LeetCode解题报告（293)-- 1091. Shortest Path in Binary Matrix

Problem

In an N by N square grid, each cell is either empty (0) or blocked (1).

A clear path from top-left to bottom-right has length k if and only if it is composed of cells C_1, C_2, ..., C_k such that:

Adjacent cells C_i and C_{i+1} are connected 8-directionally (ie., they are different and share an edge or corner)
C_1 is at location (0, 0) (ie. has value grid[0][0])
C_k is at location (N-1, N-1) (ie. has value grid[N-1][N-1])
If C_i is located at (r, c), then grid[r][c] is empty (ie. grid[r][c] == 0).

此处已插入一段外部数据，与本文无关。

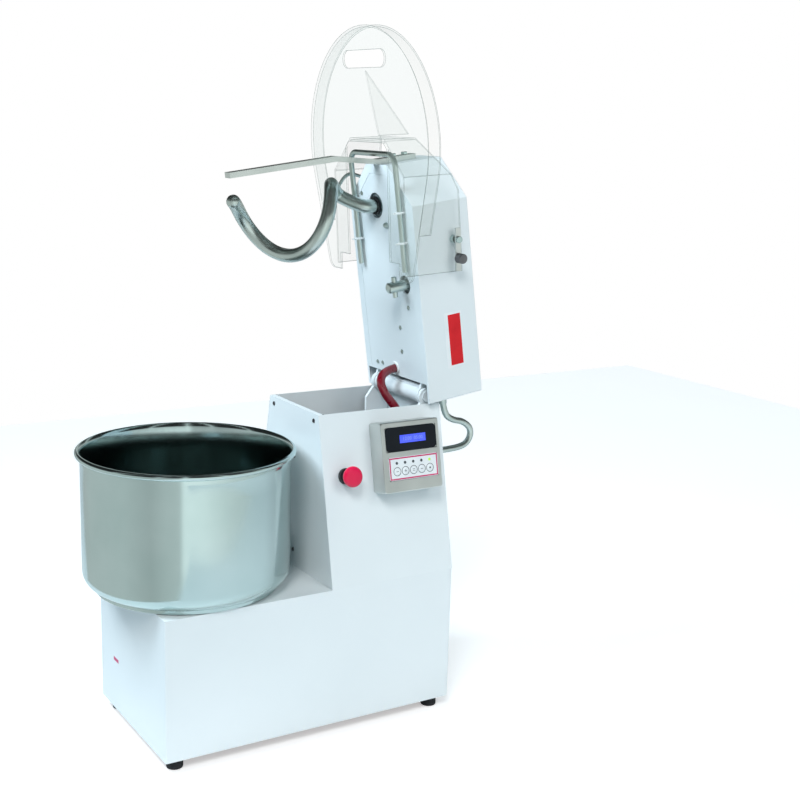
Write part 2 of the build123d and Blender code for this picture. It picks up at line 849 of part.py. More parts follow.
def side_rod_hook():
    x = -head_width / 2 - 6.2
    route = [
        (x, along(470), up(70)), (x, along(492), up(44)), (x, along(504), up(8)), (x, along(486), up(-17)),
    ]
    rod = bent_rod(route, bend_radii(route), side_rod_radius)
    pad = rod_x(-head_width / 2 - 8, -head_width / 2 - 0.1, along(470), up(70), 8)
    return raised(rod + pad)


def head_screws():
    screws = []
    for x, s in screw_places:
        screw = rod_z(x, along(s), up(-2.2), up(0.3), 5)
        screws.append(chamfer(screw.edges().group_by(Axis.Z)[0], 0.9))
    return raised(Compound(children=screws))


# ---- lid ----
def lid_turned(part):
    return raised(turned(part, -lid_lean, along(lid_pivot_along), up(lid_pivot_up)))


def lid_outline(radius, half_rear, corner):
    """Round front, straight tapering sides and rounded rear corners, as one closed face."""
    centre_y = along(lid_centre_along)
    rear = along(lid_rear_along)
    angle = radians(lid_taper)
    touch = (radius * cos(angle), centre_y + radius * sin(angle))
    corner_x = touch[0] - (rear - touch[1]) * tan(angle)
    side = make_face(Polyline(
        (-touch[0], touch[1]), (touch[0], touch[1]), (corner_x, rear), (-corner_x, rear), close=True,
    ))
    side = fillet(side.vertices().group_by(Axis.Y)[-1], corner)
    return side + Pos(0, centre_y) * Circle(radius)


def collar_outline(inset):
    half = lid_cheek + collar_wall - inset
    tip = collar_nose_along - inset
    nose = collar_nose_half - inset * 0.4
    side = collar_side_along - inset * 0.4
    return [
        (-half, along(lid_rear_along + 6)), (half, along(lid_rear_along + 6)), (half, along(side)),
        (nose, along(tip)), (-nose, along(tip)), (-half, along(side)),
    ]


def lid_shell():
    plan = lid_outline(lid_radius, 0, lid_corner)
    inner_plan = offset(plan, amount=-lid_sheet)
    z0, z1 = lid_z
    sheet_part = extrude(Pos(0, 0, z0) * plan, amount=lid_sheet)
    skirt = extrude(Pos(0, 0, z0) * plan, amount=lid_skirt)
    skirt = skirt - extrude(Pos(0, 0, z0 - 1) * inner_plan, amount=lid_skirt + 2)
    skirt = skirt - block(-300, 300, along(385), along(200), z1, z1 + 60)
    slot = Pos(0, along(lid_slot_along), z0 - 1) * extrude(
        SlotOverall(2 * lid_slot_half, lid_slot_width), amount=lid_sheet + 2
    )
    cut = block(-lid_cut_half, lid_cut_half, along(lid_cut_tip), along(200), z0 - 1, z1 + 1)
    cut = fillet(cut.edges().filter_by(Axis.Z), 20)
    rear_cut = block(
        -lid_rear_cut_half, lid_rear_cut_half, along(lid_rear_cut_along), along(200), z0 - 1, z1 + 1
    )
    collar = prism_z(collar_outline(0), z0, up(112))
    collar = collar - prism_z(collar_outline(collar_wall), z0 - 1, up(113))
    collar = collar - block(-400, 400, along(lid_rear_along + 12), along(0), z0 - 1, up(120))
    slope = prism_x(
        [(along(470), up(104)), (along(590), up(40)), (along(620), up(40)), (along(620), up(200)),
         (along(250), up(200)), (along(250), up(112))], -400, 400,
    )
    collar = collar - slope
    web = prism_x(
        [(along(collar_nose_along - 1), z1 - 1), (along(lid_slot_along - 24), z1 - 1),
         (along(collar_nose_along - 1), up(40))], -2, 2,
    )
    web = turned_z(web, -20, 0, along(lid_slot_along - 20))
    shell = sheet_part + skirt - slot - cut - rear_cut + collar + web
    bosses = both_sides(rod_x(lid_cheek - 1, lid_cheek + 6, along(lid_pivot_along), up(lid_pivot_up), 4.5))
    return lid_turned(shell - bosses)


def turned_z(part, angle, x, y):
    return Pos(x, y, 0) * Rot(0, 0, angle) * Pos(-x, -y, 0) * part


def lid_bars():
    bar = block(*bar_x, along(388), along(292), up(lid_pivot_up - 6), up(lid_pivot_up + 7))
    bar = bar - rod_x(bar_x[0] - 1, bar_x[1] + 1, along(lid_pivot_along), up(lid_pivot_up), 4.5)
    return lid_turned(both_sides(bar))


def lid_knobs():
    knob = rod_x(bar_x[1] + 0.1, bar_x[1] + 20, along(knob_along), up(lid_pivot_up), 11)
    knob = chamfer(knob.edges().filter_by(GeomType.CIRCLE).sort_by(Axis.X)[-1], 1.5)
    return lid_turned(both_sides(knob))


def lid_pivots():
    y = along(lid_pivot_along)
    z = up(lid_pivot_up)
    boss = rod_x(head_width / 2 + 0.1, lid_cheek - 0.5, y, z, 9)
    screw = rod_x(head_width / 2 + 1, bar_x[1] + 2, y, z, 4.4)
    cap = rod_x(bar_x[1] + 0.5, bar_x[1] + 6, y, z, 7.5)
    return raised(both_sides(boss + screw + cap))


# ---- services ----
def red_hose():
    radii = bend_radii(hose_route)
    print("hose radii", [round(radius) for radius in radii])
    return bent_rod(hose_route, radii, hose_radius)


def steel_conduit():
    radii = bend_radii(conduit_route)
    print("conduit radii", [round(radius) for radius in radii])
    return bent_rod(conduit_route, radii, conduit_radius)


def junction_box():
    box = block(4, 72, 266, 336.6, 560, 628)
    box = fillet(box.edges().filter_by(Axis.Z), 5)
    return box


def rear_glands():
    glands = []
    for x, z in ((conduit_x, conduit_low_z), (mains_x, mains_z)):
        nut = Plane(origin=(x, rear_y + 0.1, z), z_dir=(0, 1, 0)) * RegularPolygon(14, 6)
        body = extrude(nut, amount=8) + rod_y(x, rear_y - 3.8, rear_y + 12, z, gland_thread - 0.1)
        if x == mains_x:
            body = body - rod_y(x, rear_y - 13, rear_y + 13, z, 5)
        glands.append(body)
    return Compound(children=glands)


def panel_screws():
    screws = []
    for x, z in front_screw_places():
        head = rod_y(x, column_front - 2.4, column_front - 0.02, z, 5)
        screws.append(head + rod_y(x, column_front - 1, column_front + 6, z, screw_radius - 0.2))
    return Compound(children=screws)


os.makedirs("parts", exist_ok=True)

save("cabinet_shell", cabinet_shell())
save("column_front_panel", column_front_panel())
save("rear_panel", rear_panel())
save("floor_plate", floor_plate())
save("rubber_feet", rubber_feet())
save("hinge_frame", hinge_frame())
save("hinge_pin", hinge_pin())
save("hinge_springs", hinge_springs())
save("gearbox", gearbox())
save("motor", motor())
save("shaft_support", shaft_support())
save("shaft_bearings", shaft_bearings())
save("bowl_drive_chain", bowl_drive_chain())
save("main_shaft", main_shaft())
save("main_sprocket", main_sprocket())
save("drive_cup", drive_cup())
save("turntable", turntable())
save("table_shaft", table_shaft())
save("table_sprocket", table_sprocket())
save("bowl", bowl())
save("control_box", control_box())
save("control_window", control_window())
save("display_screen", display_screen())
save("keypad_plate", keypad_plate())
save("status_lamps", status_lamps())
for number, place in enumerate(key_places()):
    save(f"key_{number + 1}", key(place))
save("estop_collar", estop_collar())
save("estop_button", estop_button())
save("junction_box", junction_box())
save("rear_glands", rear_glands())
save("panel_screws", panel_screws())
save("head_cover", head_cover())
save("head_base_plate", head_base_plate())
save("head_chassis", head_chassis())
save("head_bearings", head_bearings())
save("head_chain", head_chain())
save("spiral_shaft", spiral_shaft())
save("spiral_sprocket", spiral_sprocket())
save("spiral_hook", spiral_hook())
save("drive_stub", drive_stub())
save("cross_pin", cross_pin())
save("stub_sprocket", stub_sprocket())
save("breaker_bar", breaker_bar())
save("breaker_bolts", breaker_bolts())
save("guard_hoop", guard_hoop())
save("hoop_clips", hoop_clips())
save("hose_grommet", hose_grommet())
save("side_rod", side_rod_hook())
save("head_screws", head_screws())
save("lid_shell", lid_shell())
save("lid_bars", lid_bars())
save("lid_knobs", lid_knobs())
save("lid_pivots", lid_pivots())
save("red_hose", red_hose())
save("steel_conduit", steel_conduit())
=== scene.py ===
import json
from math import cos, pi, radians, sin

import bpy
from mathutils import Matrix, Vector


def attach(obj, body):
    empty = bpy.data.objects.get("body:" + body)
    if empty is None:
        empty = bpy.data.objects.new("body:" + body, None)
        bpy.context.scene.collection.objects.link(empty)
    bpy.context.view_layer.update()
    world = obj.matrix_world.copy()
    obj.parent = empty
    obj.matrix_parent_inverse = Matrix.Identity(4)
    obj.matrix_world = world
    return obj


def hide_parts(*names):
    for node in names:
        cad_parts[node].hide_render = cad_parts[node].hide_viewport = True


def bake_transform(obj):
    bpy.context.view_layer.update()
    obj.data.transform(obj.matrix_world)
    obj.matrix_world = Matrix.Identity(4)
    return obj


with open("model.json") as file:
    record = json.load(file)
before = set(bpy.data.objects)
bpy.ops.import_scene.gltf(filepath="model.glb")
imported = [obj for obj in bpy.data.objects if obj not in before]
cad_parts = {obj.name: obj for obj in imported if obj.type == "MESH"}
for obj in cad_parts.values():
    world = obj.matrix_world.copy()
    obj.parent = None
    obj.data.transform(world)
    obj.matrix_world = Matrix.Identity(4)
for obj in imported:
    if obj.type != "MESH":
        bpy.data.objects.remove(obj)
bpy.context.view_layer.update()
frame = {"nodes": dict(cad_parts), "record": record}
nodes = frame["nodes"]
groups = frame["record"]["behaviour"]["bodies"]
bodyOf = {node: body for body, names in groups.items() for node in names}
slotOf = {part["node"]: part["material_slot"] for part in frame["record"]["subparts"]}
print("frame loaded:", len(nodes), "nodes")

# the head is drawn lowered and then turned up about its hinge
hinge = {"y": 0.321, "z": 0.730, "raise": 81.8}
head = {"rear": 0.333, "underside": 0.720}


def along(s):
    return head["rear"] - s


def up(t):
    return head["underside"] + t


def turnedAbout(y, z, angle):
    pivot = Matrix.Translation((0, y, z))
    return pivot @ Matrix.Rotation(radians(angle), 4, "X") @ pivot.inverted()


raised = turnedAbout(hinge["y"], hinge["z"], -hinge["raise"])


# small helpers
def deselect():
    if bpy.context.object and bpy.context.object.mode != "OBJECT":
        bpy.ops.object.mode_set(mode="OBJECT")
    bpy.ops.object.select_all(action="DESELECT")


def pick(piece):
    deselect()
    piece.select_set(True)
    bpy.context.view_layer.objects.active = piece


def named(name):
    piece = bpy.context.object
    piece.name = name
    piece.data.name = name
    return piece


def applyAll(piece):
    pick(piece)
    for modifier in list(piece.modifiers):
        bpy.ops.object.modifier_apply(modifier=modifier.name)
    return piece


def setPlace(piece, matrix=None):
    # the place goes into the mesh, so that the object sits at the origin
    pick(piece)
    if matrix is not None:
        piece.matrix_world = matrix @ piece.matrix_world
    bpy.ops.object.transform_apply(location=True, rotation=True, scale=True)
    return piece


def facesOut(piece):
    pick(piece)
    bpy.ops.object.mode_set(mode="EDIT")
    bpy.ops.mesh.select_all(action="SELECT")
    bpy.ops.mesh.remove_doubles(threshold=0.00002)
    bpy.ops.mesh.normals_make_consistent(inside=False)
    bpy.ops.object.mode_set(mode="OBJECT")
    return piece


def softened(piece, width, segments=2, angle=32):
    bevel = piece.modifiers.new("edges", "BEVEL")
    bevel.width = width
    bevel.segments = segments
    bevel.limit_method = "ANGLE"
    bevel.angle_limit = radians(angle)
    bevel.miter_outer = "MITER_ARC"
    applyAll(piece)
    shaded(piece)
    even = piece.modifiers.new("even", "WEIGHTED_NORMAL")
    even.keep_sharp = True
    return applyAll(piece)


def shaded(piece, angle=34):
    pick(piece)
    bpy.ops.object.shade_smooth_by_angle(angle=radians(angle))
    return piece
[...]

Return the length of the shortest such clear path from top-left to bottom-right. If such a path does not exist, return -1.

Example 1:

1 2	Input: [[0,1],[1,0]] Output: 2

Example 2:

1 2	Input: [[0,0,0],[1,1,0],[1,1,0]] Output: 4

Note:

1 <= grid.length == grid[0].length <= 100
grid[r][c] is 0 or 1

Analysis

这道题目是一道很常规的图BFS题目，要求找出最短的路径。可以走的路径是为0的位置，每个位置可以往周围8个方向进行行走。按照常规的图BFS做即可，主要有几个点：

需要要有个visited矩阵去记录走过了哪些位置；
有一个数组帮助我们向8个方向计算坐标。

因为我们是用BFS，所以不需要维护最小值，第一个走到终点的就是最优解。

Solution

特别注意当起点为1的时候，直接return -1。

Code

class Solution {
public:
    int shortestPathBinaryMatrix(vector<vector<int>>& grid) {
        int m = grid.size();
        int n = grid[0].size();
        
        vector<vector<int>> visited(m, vector<int>(n, 0));
        queue<pair<int, int>> q;
        if (grid[0][0] == 1) {
            return -1;
        }
        q.push({0, 0});
        
        int result = 0;
        while (!q.empty()) {
            int size =  q.size();
            result++;
            for (int i = 0; i < size; i++) {
                auto [x, y] = q.front();
                q.pop();
                if (x == m - 1 && y == n - 1) {
                    return result;
                }
                
                for (int k = 0; k < 8; k++) {
                    int dx = x + dirs[k][0];
                    int dy = y + dirs[k][1];
                    if (dx < 0 || dx == m || dy < 0 || dy == n) {
                        continue;
                    }
                    if (visited[dx][dy]++ || grid[dx][dy]) {
                        continue;
                    }
                    q.emplace(dx, dy);
                }
            }
        }
        return -1;
    }
private:
    int dirs [8][2] = {{-1, -1}, {-1, 0}, {-1, 1}, {0, -1}, {0, 1}, {1, -1}, {1, 0}, {1, 1}};
};

Summary

这道题目是图的BFS的基础题目，是其他图题目的基础。这道题目的分享到这里，谢谢您的支持！